Your objective —
Output the full material exactly as it appears here.

Entries provided —
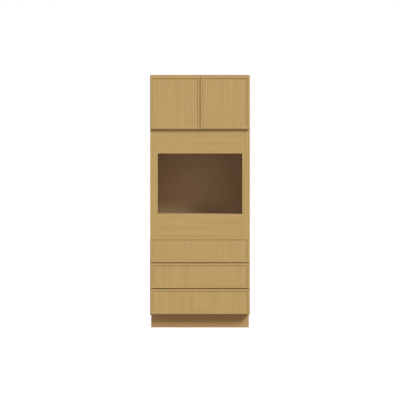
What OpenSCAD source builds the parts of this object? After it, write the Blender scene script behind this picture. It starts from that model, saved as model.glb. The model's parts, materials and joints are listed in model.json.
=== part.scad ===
/* [Cabinet] */
// Width of the cabinet across its face frame
cabinet_w = 838.2; // [780:1:900]
// Height of the cabinet from the floor
cabinet_h = 2133.6; // [2100:1:2200]
// Depth of the cabinet from its back to the front of the face frame
cabinet_d = 609.6; // [600:1:660]
// Thickness of the side panels
side_t = 12.7; // [12:0.1:19]
// Depth of the grooves and housings cut in the side panels
housing_d = 4; // [2:0.5:6]
// Distance that the face frame stands out past each side panel
frame_overhang = 4.8; // [1:0.1:8]
// Thickness of the top, the floor and the deck of the cupboard
deck_t = 12.7; // [12:0.1:19]
// Thickness of the deck that carries the oven
oven_deck_t = 19.05; // [16:0.05:25]
// Thickness of the back panel
back_t = 6.35; // [4:0.05:9]
// Thickness of the rails behind the back panel
hanging_rail_t = 12.7; // [10:0.1:19]
// Height of each rail behind the back panel
hanging_rail_h = 76.2; // [60:0.1:100]
// Width of the cleats under the oven deck
cleat_w = 19.05; // [15:0.05:25]
// Height of the cleats under the oven deck
cleat_h = 38.1; // [25:0.1:50]

/* [Toe space] */
// Height of the toe space
toe_h = 114.3; // [100:0.1:130]
// Distance of the toe board behind the front of the face frame
toe_recess = 76.2; // [60:0.1:90]
// Thickness of the toe board
toe_t = 12.7; // [10:0.1:19]

/* [Face frame] */
// Thickness of the face frame
frame_t = 19.05; // [18:0.05:22]
// Width of the stiles at the sides of the face frame
stile_w = 38.1; // [36:0.1:42]
// Width of the trim beside the oven's opening
trim_w = 25.4; // [20:0.1:32]
// Height of the face frame's rails
rail_h = 38.1; // [34:0.1:42]
// Height of the wide rail under the oven's opening
sill_h = 217.5; // [205:0.1:225]
// Height of the oven's opening
oven_h = 508; // [450:1:520]

/* [Doors and drawer fronts] */
// Distance from each side of the face frame to the doors and drawer fronts
front_reveal = 6.35; // [3:0.05:8]
// Gap between the face frame and the doors and drawer fronts
front_gap = 3; // [2.5:0.1:4]
// Thickness of the doors and drawer fronts
front_t = 20.6; // [20:0.1:22]
// Glue line between two boards in one joint
glue_gap = 0.1; // [0.05:0.01:0.2]
// Width of the slim frame around each door and drawer front
front_frame_w = 17.5; // [17:0.1:20]
// Depth of the recessed panel behind the front of its frame
panel_recess = 4.8; // [4:0.1:6.5]
// Gap between each recessed panel and the upright members beside it
panel_gap = 1.6; // [0.5:0.1:2.5]
// Radius of the eased outer edges
edge_r = 1.6; // [1:0.1:4]
// Length of the tongue around each recessed panel
tongue_l = 6; // [4:0.5:7]
// Depth of the tongue behind the front of its panel
tongue_set_back = 3; // [2:0.5:4]
// Thickness of the tongue around each recessed panel
tongue_t = 5; // [4:0.5:6]
// Height of the doors
door_h = 441; // [430:0.5:450]
// Distance from the top of the cabinet down to the doors
door_top_reveal = 14.6; // [6:0.1:19]
// Gap between the two doors
door_gap = 5; // [3:0.5:6]
// Height of each drawer front
drawer_front_h = 207.95; // [206:0.05:212]
// Gap between drawer fronts
drawer_gap = 7.95; // [4:0.05:10]
// Height of the lowest drawer front's bottom edge above the toe space
drawer_front_lift = 12.7; // [8:0.1:16]

/* [Drawers] */
// Thickness of the drawer sides, fronts and backs
box_t = 15.9; // [15:0.1:16]
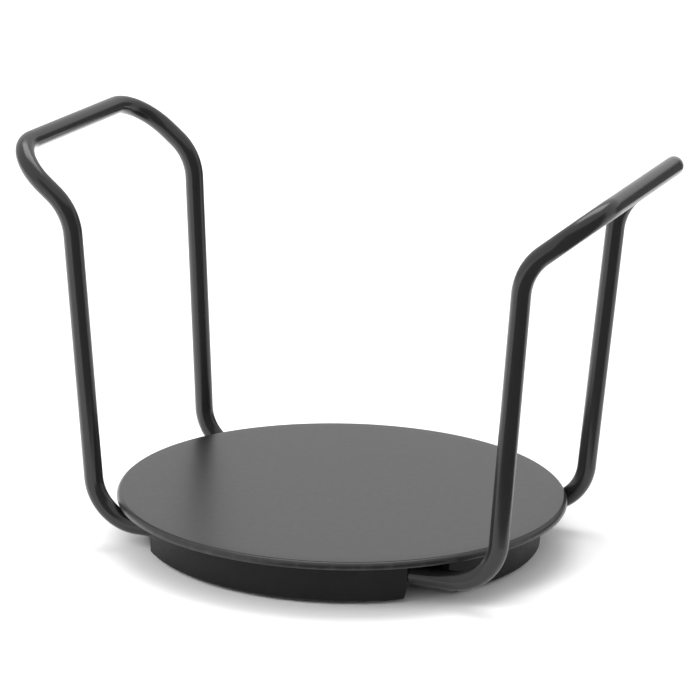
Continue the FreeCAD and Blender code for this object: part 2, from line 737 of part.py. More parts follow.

Full solution —
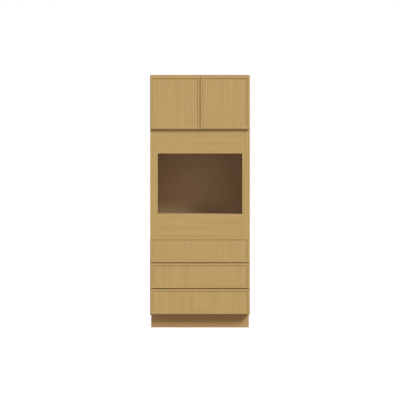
What OpenSCAD source builds the parts of this object? After it, write the Blender scene script behind this picture. It starts from that model, saved as model.glb. The model's parts, materials and joints are listed in model.json.
=== part.scad ===
/* [Cabinet] */
// Width of the cabinet across its face frame
cabinet_w = 838.2; // [780:1:900]
// Height of the cabinet from the floor
cabinet_h = 2133.6; // [2100:1:2200]
// Depth of the cabinet from its back to the front of the face frame
cabinet_d = 609.6; // [600:1:660]
// Thickness of the side panels
side_t = 12.7; // [12:0.1:19]
// Depth of the grooves and housings cut in the side panels
housing_d = 4; // [2:0.5:6]
// Distance that the face frame stands out past each side panel
frame_overhang = 4.8; // [1:0.1:8]
// Thickness of the top, the floor and the deck of the cupboard
deck_t = 12.7; // [12:0.1:19]
// Thickness of the deck that carries the oven
oven_deck_t = 19.05; // [16:0.05:25]
// Thickness of the back panel
back_t = 6.35; // [4:0.05:9]
// Thickness of the rails behind the back panel
hanging_rail_t = 12.7; // [10:0.1:19]
// Height of each rail behind the back panel
hanging_rail_h = 76.2; // [60:0.1:100]
// Width of the cleats under the oven deck
cleat_w = 19.05; // [15:0.05:25]
// Height of the cleats under the oven deck
cleat_h = 38.1; // [25:0.1:50]

/* [Toe space] */
// Height of the toe space
toe_h = 114.3; // [100:0.1:130]
// Distance of the toe board behind the front of the face frame
toe_recess = 76.2; // [60:0.1:90]
// Thickness of the toe board
toe_t = 12.7; // [10:0.1:19]

/* [Face frame] */
// Thickness of the face frame
frame_t = 19.05; // [18:0.05:22]
// Width of the stiles at the sides of the face frame
stile_w = 38.1; // [36:0.1:42]
// Width of the trim beside the oven's opening
trim_w = 25.4; // [20:0.1:32]
// Height of the face frame's rails
rail_h = 38.1; // [34:0.1:42]
// Height of the wide rail under the oven's opening
sill_h = 217.5; // [205:0.1:225]
// Height of the oven's opening
oven_h = 508; // [450:1:520]

/* [Doors and drawer fronts] */
// Distance from each side of the face frame to the doors and drawer fronts
front_reveal = 6.35; // [3:0.05:8]
// Gap between the face frame and the doors and drawer fronts
front_gap = 3; // [2.5:0.1:4]
// Thickness of the doors and drawer fronts
front_t = 20.6; // [20:0.1:22]
// Glue line between two boards in one joint
glue_gap = 0.1; // [0.05:0.01:0.2]
// Width of the slim frame around each door and drawer front
front_frame_w = 17.5; // [17:0.1:20]
// Depth of the recessed panel behind the front of its frame
panel_recess = 4.8; // [4:0.1:6.5]
// Gap between each recessed panel and the upright members beside it
panel_gap = 1.6; // [0.5:0.1:2.5]
// Radius of the eased outer edges
edge_r = 1.6; // [1:0.1:4]
// Length of the tongue around each recessed panel
tongue_l = 6; // [4:0.5:7]
// Depth of the tongue behind the front of its panel
tongue_set_back = 3; // [2:0.5:4]
// Thickness of the tongue around each recessed panel
tongue_t = 5; // [4:0.5:6]
// Height of the doors
door_h = 441; // [430:0.5:450]
// Distance from the top of the cabinet down to the doors
door_top_reveal = 14.6; // [6:0.1:19]
// Gap between the two doors
door_gap = 5; // [3:0.5:6]
// Height of each drawer front
drawer_front_h = 207.95; // [206:0.05:212]
// Gap between drawer fronts
drawer_gap = 7.95; // [4:0.05:10]
// Height of the lowest drawer front's bottom edge above the toe space
drawer_front_lift = 12.7; // [8:0.1:16]

/* [Drawers] */
// Thickness of the drawer sides, fronts and backs
box_t = 15.9; // [15:0.1:16]
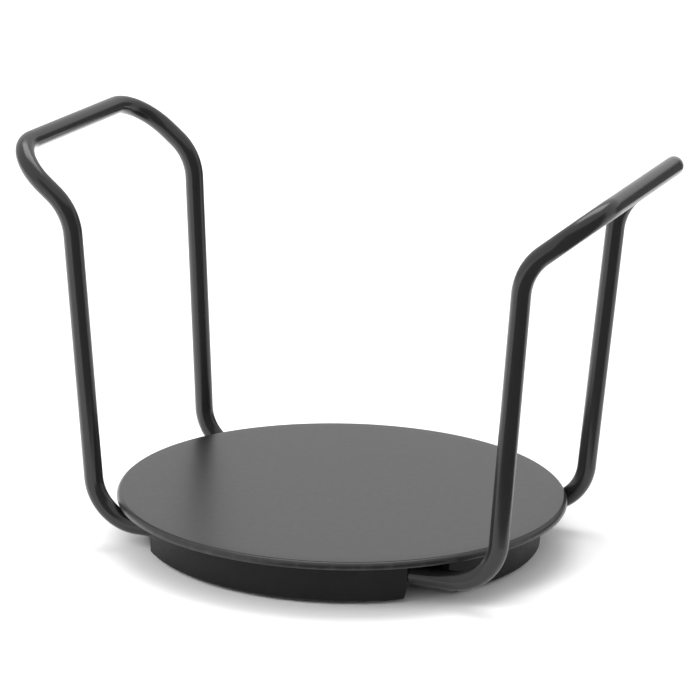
Continue the FreeCAD and Blender code for this object: part 2, from line 737 of part.py. More parts follow.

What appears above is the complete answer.